Não é exagero dizer que estes exércitos de autômatos (principalmente no Sudeste Asiático, mas também presentes em SP, o caso do bolivianos e haitianos) estejam em condições iguais ou piores que escravos africanos do Século XV em diante.

Não lhes falta nem a aplicação de castigos físicos, e talvez mais severos diante da antiga visão pragmática dos senhores coloniais de escravos, que mantinham seus melhores escravos em condições mais dignas que estes trabalhadores atuais, como forma de preservação de seu investimento em adquirir os negros.

Hoje, esta imobilização de capital para aquisição de escravos foi abolida, já que os "novos escravos" disputam ferozmente posições para servirem aos "novos senhores", ou seja, os "novos escravos" são bem mais baratos economicamente.

Não é preciso cruzar mares para sequestrá-los, eles vêm de todos os cantos, e se arriscam em barcos pelos mares, ou já estão por perto.

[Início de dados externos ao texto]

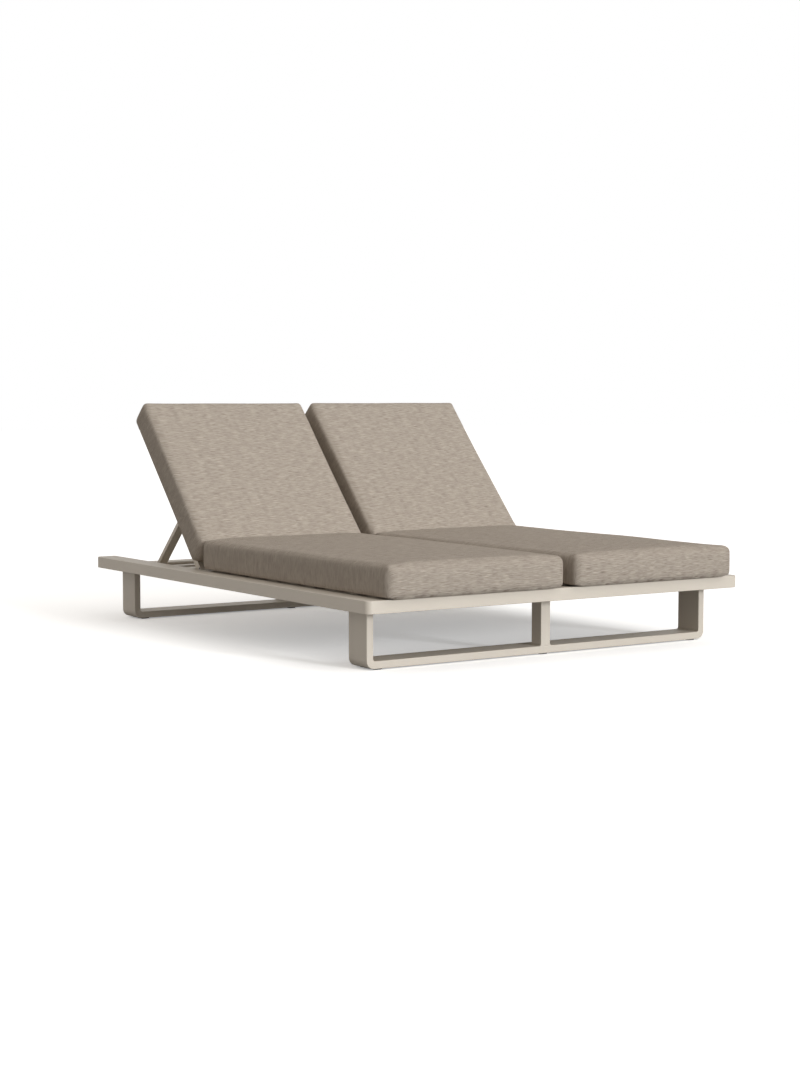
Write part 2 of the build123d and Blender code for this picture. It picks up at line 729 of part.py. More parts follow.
# Cushions: boxed foam in a sewn cover. Each is the space that its plan outline, its side
# profile and its cross profile share.
def cushion(base, outer, thickness, crown, fall, bulges, side_radii, cross_radii):
    """A cushion on a base plane: X across it, Y from its low end to its high end, Z its thickness.

    Outer is its width and length. Its top rises by the crown towards the middle and falls
    below the thickness at the sides. The bulges are those of the low and the high end. The
    side radii are those of the low bottom, high bottom, high top and low top edges, and the
    cross radii those of the bottom and the top edges.
    """
    width, length = outer
    low_bulge, high_bulge = bulges
    half = width / 2
    seam = half - cushion_side_bulge
    tall = thickness + crown
    low = -low_bulge
    high = length + high_bulge
    level = thickness / 2
    edge_height = thickness - fall
    with BuildPart() as soft:
        with BuildSketch(base) as plan:
            with BuildLine():
                Line((-half, low), (half, low))
                ThreePointArc((half, low), (half - cushion_side_draw, length / 2), (half, high))
                Line((half, high), (-half, high))
                ThreePointArc((-half, high), (cushion_side_draw - half, length / 2), (-half, low))
            make_face()
            fillet(plan.vertices(), cushion_corner_radius)
        extrude(amount=tall)
        side_plane = Plane(
            origin=base.origin - base.x_dir * half, x_dir=base.y_dir, z_dir=base.x_dir
        )
        with BuildSketch(side_plane) as profile:
            with BuildLine():
                Line((0, 0), (length, 0))
                ThreePointArc((length, 0), (high, level), (length, thickness))
                ThreePointArc((length, thickness), (length / 2, tall), (0, thickness))
                ThreePointArc((0, thickness), (low, level), (0, 0))
            make_face()
            corners = ((0, 0), (length, 0), (length, thickness), (0, thickness))
            for corner, radius in zip(corners, side_radii):
                fillet(profile.vertices().sort_by_distance(corner)[0], radius)
        extrude(amount=width, mode=Mode.INTERSECT)
        cross_plane = Plane(
            origin=base.origin + base.y_dir * low, x_dir=base.x_dir, z_dir=-base.y_dir
        )
        with BuildSketch(cross_plane) as section:
            with BuildLine():
                Line((-seam, 0), (seam, 0))
                ThreePointArc((seam, 0), (half, edge_height / 2), (seam, edge_height))
                ThreePointArc((seam, edge_height), (0, tall), (-seam, edge_height))
                ThreePointArc((-seam, edge_height), (-half, edge_height / 2), (-seam, 0))
            make_face()
            bottom_radius, top_radius = cross_radii
            for corner in ((-seam, 0), (seam, 0)):
                fillet(section.vertices().sort_by_distance(corner)[0], bottom_radius)
            for corner in ((-seam, edge_height), (seam, edge_height)):
                fillet(section.vertices().sort_by_distance(corner)[0], top_radius)
        extrude(amount=low - high, mode=Mode.INTERSECT)
    return soft.part


# The seat cushion ends where the rounded lower front edge of the back cushion reaches it.
level = back_cushion_thickness / 2
bulge_radius = (level**2 + back_lower_bulge**2) / (2 * back_lower_bulge)
edge_rise = level - cushion_lower_front_radius
edge_depth = math.sqrt((bulge_radius - cushion_lower_front_radius) ** 2 - edge_rise**2)
edge_along = back_cushion_from_hinge + bulge_radius - back_lower_bulge - edge_depth
edge_above = back_tube_depth / 2 + soft_clearance + level + edge_rise
meeting_y = on_back(edge_along, edge_above)[0] - cushion_lower_front_radius
seat_rear_y = meeting_y - cushion_meeting_gap - seat_rear_bulge
seat_cushion_length = seat_rear_y - foot_y + seat_front_overhang
back_cushion_length = back_frame_length + back_cushion_overhang - back_cushion_from_hinge

cushion_width = side_x - cushion_side_inset - cushion_middle_gap / 2
cushion_x = (side_x - cushion_side_inset + cushion_middle_gap / 2) / 2
for side, sign in sides:
    seat_base = Plane(
        origin=(sign * cushion_x, foot_y - seat_front_overhang, deck_top + soft_clearance)
    )
    seat_cushion = cushion(
        seat_base,
        (cushion_width, seat_cushion_length),
        seat_cushion_thickness,
        seat_cushion_crown,
        seat_side_fall,
        (seat_front_bulge, seat_rear_bulge),
        (
            cushion_seat_edge_radius,
            cushion_seat_rear_radius,
            cushion_seat_edge_radius,
            cushion_seat_front_radius,
        ),
        (cushion_seat_edge_radius, cushion_side_radius),
    )
    save(seat_cushion, f"seat_cushion_{side}")

    back_cushion = cushion(
        back_plane(sign * cushion_x, back_cushion_from_hinge, back_tube_depth / 2 + soft_clearance),
        (cushion_width, back_cushion_length),
        back_cushion_thickness,
        back_cushion_crown,
        0,
        (back_lower_bulge, back_upper_bulge),
        (
            cushion_lower_rear_radius,
            cushion_back_edge_radius,
            cushion_end_radius,
            cushion_lower_front_radius,
        ),
        (cushion_back_edge_radius, cushion_side_radius),
    )
    save(back_cushion, f"back_cushion_{side}")
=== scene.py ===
import bpy
import bmesh
import json
import math
from mathutils import Matrix, Vector, noise


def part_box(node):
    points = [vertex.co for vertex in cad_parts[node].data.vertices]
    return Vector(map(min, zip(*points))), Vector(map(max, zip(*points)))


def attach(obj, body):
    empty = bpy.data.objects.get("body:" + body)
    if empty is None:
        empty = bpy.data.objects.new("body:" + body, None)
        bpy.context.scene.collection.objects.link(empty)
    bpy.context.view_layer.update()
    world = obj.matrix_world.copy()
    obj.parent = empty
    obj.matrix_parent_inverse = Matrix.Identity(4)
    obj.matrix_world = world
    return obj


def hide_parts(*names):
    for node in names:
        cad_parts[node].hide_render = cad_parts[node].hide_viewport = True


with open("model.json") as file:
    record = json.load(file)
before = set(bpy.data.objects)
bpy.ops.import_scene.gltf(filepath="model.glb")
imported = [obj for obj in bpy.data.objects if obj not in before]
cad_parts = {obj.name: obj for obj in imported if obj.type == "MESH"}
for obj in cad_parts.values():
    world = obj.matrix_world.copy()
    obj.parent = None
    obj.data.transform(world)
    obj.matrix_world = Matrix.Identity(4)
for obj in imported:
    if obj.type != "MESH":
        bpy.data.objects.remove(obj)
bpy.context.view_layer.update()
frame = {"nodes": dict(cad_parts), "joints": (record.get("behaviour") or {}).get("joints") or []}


# ---- Sled bases ----
# Each base is a flat aluminium tube on the floor with an upright at each side, bent at the
# lower corners, and a narrow upright in the middle. The whole frame is welded, ground
# flush and powder-coated in one matt taupe.
coat_colour = (0.625, 0.562, 0.480)
coat_shade = (0.593, 0.529, 0.448)

# The coat's colour drifts in soft clouds with a fine speck over them. Its orange peel sets
# the gloss and the height.
cloud_scale = 5.0
speck_scale = 900.0
peel_scale = 260.0
gloss_range = (0.5, 0.62)
peel_height = 0.0004

coat_grain = bpy.data.node_groups.new("coat_grain", "ShaderNodeTree")
coat_grain.interface.new_socket("Colour", in_out="INPUT", socket_type="NodeSocketColor")
coat_grain.interface.new_socket("Shade", in_out="INPUT", socket_type="NodeSocketColor")
coat_grain.interface.new_socket("Colour", in_out="OUTPUT", socket_type="NodeSocketColor")
coat_grain.interface.new_socket("Roughness", in_out="OUTPUT", socket_type="NodeSocketFloat")
coat_grain.interface.new_socket("Height", in_out="OUTPUT", socket_type="NodeSocketFloat")
nodes, links = coat_grain.nodes, coat_grain.links
given = nodes.new("NodeGroupInput")
result = nodes.new("NodeGroupOutput")
place = nodes.new("ShaderNodeTexCoord")
cloud = nodes.new("ShaderNodeTexNoise")
cloud.inputs["Scale"].default_value = cloud_scale
cloud.inputs["Detail"].default_value = 3.0
speck = nodes.new("ShaderNodeTexNoise")
speck.inputs["Scale"].default_value = speck_scale
speck.inputs["Detail"].default_value = 2.0
peel = nodes.new("ShaderNodeTexNoise")
peel.inputs["Scale"].default_value = peel_scale
peel.inputs["Detail"].default_value = 1.0
for texture in (cloud, speck, peel):
    links.new(place.outputs["Object"], texture.inputs["Vector"])
half_cloud = nodes.new("ShaderNodeMath")
half_cloud.operation = "MULTIPLY"
half_cloud.inputs[1].default_value = 0.5
links.new(cloud.outputs["Fac"], half_cloud.inputs[0])
specked_cloud = nodes.new("ShaderNodeMath")
specked_cloud.operation = "MULTIPLY_ADD"
specked_cloud.inputs[1].default_value = 0.5
links.new(speck.outputs["Fac"], specked_cloud.inputs[0])
links.new(half_cloud.outputs[0], specked_cloud.inputs[2])
spread = nodes.new("ShaderNodeMapRange")
spread.inputs["From Min"].default_value = 0.35
spread.inputs["From Max"].default_value = 0.65
links.new(specked_cloud.outputs[0], spread.inputs["Value"])
blend = nodes.new("ShaderNodeMix")
blend.data_type = "RGBA"
links.new(spread.outputs["Result"], blend.inputs["Factor"])
links.new(given.outputs["Shade"], blend.inputs["A"])
links.new(given.outputs["Colour"], blend.inputs["B"])
links.new(blend.outputs["Result"], result.inputs["Colour"])
gloss = nodes.new("ShaderNodeMapRange")
gloss.inputs["To Min"].default_value = gloss_range[0]
gloss.inputs["To Max"].default_value = gloss_range[1]
links.new(peel.outputs["Fac"], gloss.inputs["Value"])
links.new(gloss.outputs["Result"], result.inputs["Roughness"])
links.new(peel.outputs["Fac"], result.inputs["Height"])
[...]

Outra ponta da nova escravização está aqui, neste blog, na sua rede social, nas suas ou nossas plataformas digitais, onde bilhões de pessoas trabalham diariamente para gerar conteúdo que entregam de graça aos donos destes conglomerados de informação, que ainda garimpam e comercializam, como bônus, todos os aspectos sócio-interacionais dos perfis dos seus "escravos digitais", como preferências políticas, de consumo, de costumes, etc.

Exemplo deste novo mundo: corporações jornalísticas, debatendo-se inutilmente contra o monstro digital que as devora, pediram judicialmente indenizações pelo conteúdo produzido por elas, e apropriado gratuitamente pelas plataformas digitais.

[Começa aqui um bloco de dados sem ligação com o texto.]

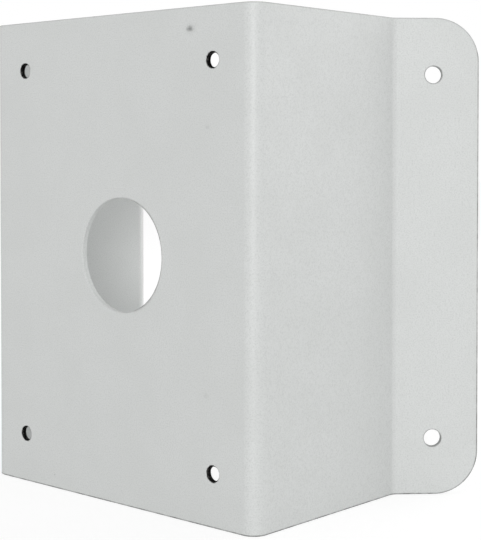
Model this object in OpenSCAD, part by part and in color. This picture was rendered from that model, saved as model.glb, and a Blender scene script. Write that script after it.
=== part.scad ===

Só nós não percebemos ainda do que se trata: quando o serviço é de graça, o produto somos nós, alguém já disse.

Esta é escravidão muito, mas muito mais complexa e intransponível que a "clássica".

Já que ao que tudo indica, ao contrário do processo de escravização colonial (Século XV e XVI em diante), que buscava a acumulação primária, e depois se esgotou pela necessidade de dotar os escravos de capacidade de virarem mercado consumidor, este novo modelo se prepara para eliminar cada vez mais a necessidade de se abastecer na relação gente e produto do trabalho desta gente, já que parece claro que a gente, ou o ser humano é que será seu principal produto.

É a exacerbação de um modelo que restou na época dos escravos coloniais, quando o tráfico de gente, em algumas economias passou a ser mais importante que a própria economia produtiva em si, como em Campos dos Goytacazes e algumas cidades nordestinas, mas que esbarraram nas barreiras ditas reais e físicas, já que em certo tempo interessou aos centros capitalistas a incorporação destes contingentes então escravos ao mercado de seus produtos industriais, ainda que como incidentes periféricos e subalternos.


Hoje, a auto-suficiência dos planos digitais, anexadas às formas de alavancagem financeira, criando uma grande dimensão de serviços e fluxos de informações daí derivados, revela que a objetificação da Humanidade caminha para seu ápice.


Não há nada de moderno no primitivismo que se aproxima.

Não  há nada de avançado na civilização que se anuncia.